Cox first played in a major at the 1923 PGA Championship, and last played in on at the 1939 U.S. Open. He had four Top 10 finishes — in fact, they were all Top 5 finishes — in U.S. Opens. They happened in the six-year period from 1931-36: He tied for fourth in the 1931 U.S. Open, was fifth in 1932, tied for third in 1934 and tied for fifth in 1936.

He never advanced beyond the round of 32 in the match-play PGA Championship, and Cox's best finish in The Masters was 12th in 1937. He never played the British Open.

More About Wiffy Cox

Wiffy Cox grew up in a tough neighborhood in Brooklyn, but got his start in golf at an early age through caddying at various Westchester County (New York) golf courses.

As a golfer, he developed a wide stance and three-quarter backswing. He also acquired the nickname "Wiffy," which you might surmise was related to his given first name, Wilfred. But as the story goes, he had a bit of a wild swing in his earliest days as a golfer, sometimes even missing the ball. A golf pro working with him at that time supposedly once told him that he could be a great golfer if he could just make contact every time he swung the club. "Whiffing" became the nickname "Wiffy."

But the youngster prone to whiffing grew up to be a formidable PGA Tour player, one who had one truly great year.

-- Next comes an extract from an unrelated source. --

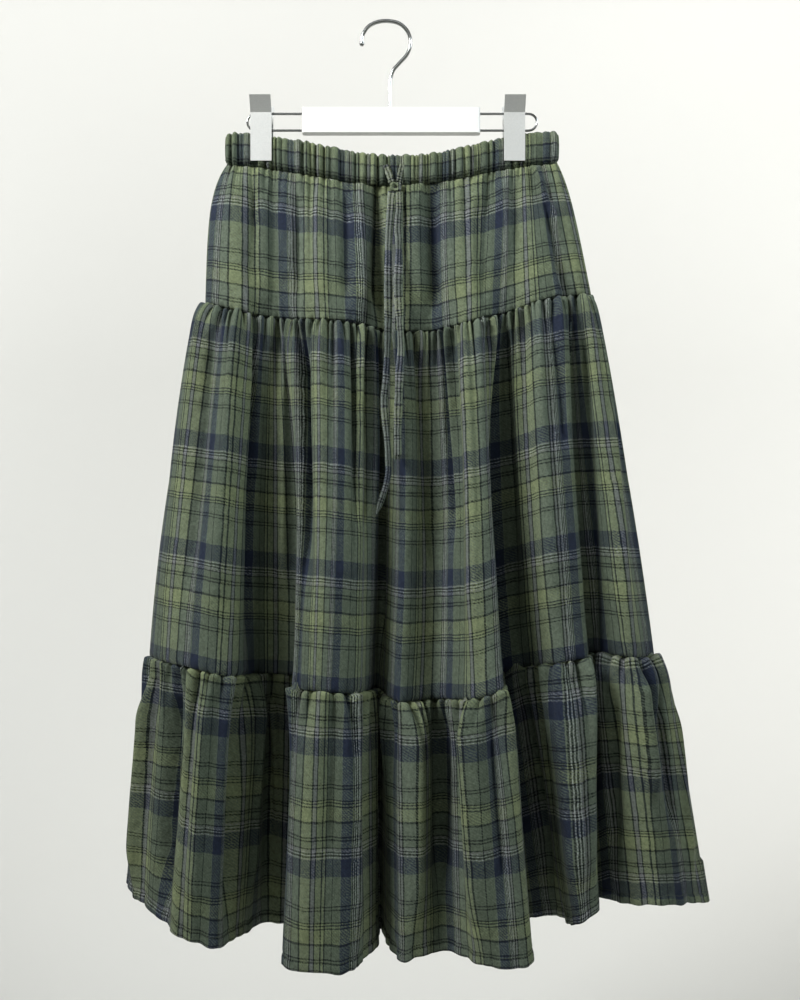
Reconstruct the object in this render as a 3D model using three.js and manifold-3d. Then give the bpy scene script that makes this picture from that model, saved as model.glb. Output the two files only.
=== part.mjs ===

After his first win at the Mid-South Open Bestball in 1930, Cox put together a memorable 1931 season. He won four times on the PGA Tour (including the prestigious North and South Open), a total that led the tour in wins that year. He added another win in the non-Tour Florida Open, and recorded the first of his Top 5 U.S. Open finishes. Cox also earned a place on Team USA in the 1931 Ryder Cup, where he went 2-0 including a singles win over Abe Mitchell.

Cox won twice more in 1934 on the PGA Tour, and in 1936 defeated Wild Bill Mehlhorn in a playoff to claim the Sacramento Open. Cox's final win credited as a PGA Tour victory was the 1937 District Open, a home win for him in the District of Columbia as he was then the head pro at Kenwood Country Club in Bethesda, Maryland.

Like virtually all tour players of his era, Cox also worked club pro jobs along the way. From 1921 through 1935, Cox was head pro at Dyker Beach Golf Course in Brooklyn. During that time period, he helped establish the Long Island Chapter of the PGA of America. He was famous enough in his native New York stomping grounds that in 1931 a game company based in Long Island created the Wiffy Cox Shawnee Ridge Golf Course board game, a collector's item today.

He moved to Kenwood CC in 1935, then, after the 1937 PGA Tour season, Cox left the tour when he took over one of the plum positions in American golf: head pro at Congressional Country Club in Bethesda. It's a position Cox held until his death 31 years later, a time during which he got to play golf with, and teach, United States Senators and Congressmen and Presidents.

Cox did have one break from Congressional CC. During World War II, the OSS, a precursor to the CIA, occupied the golf club as its headquarters. Cox spent part of the war serving as head pro at a Long Island club, Hempstead Country Club, but also spent part of the war in the Navy as a fireman on board a battleship.

When the war ended, Congressional CC went back to being a golf course, and Cox went back to being its head pro (one of his assistants at that point was Lew Worsham, another PGA Tour winner).

Cox served a stint as president of the PGA Middle-Atlantic Chapter, and was named the chapter's Pro of the Year for 1963. As a club pro, his motto was, "Remember that other people's pleasure is your business and take care of it well at all times."

He was also in demand as an after-dinner speaker, and as a golf instructor. As a teacher he Cox often preached slowing down, both one's decision-making on the golf course and also one's swing, saying that "only the champions can hit a golf ball slow enough."

Cox was 72 years old when he died in 1969. He had played his last round of golf only three weeks earlier, shooting even par over nine holes.

Cox is a member of the Metropolitan PGA and Middle-Atlantic PGA chapters halls of fame.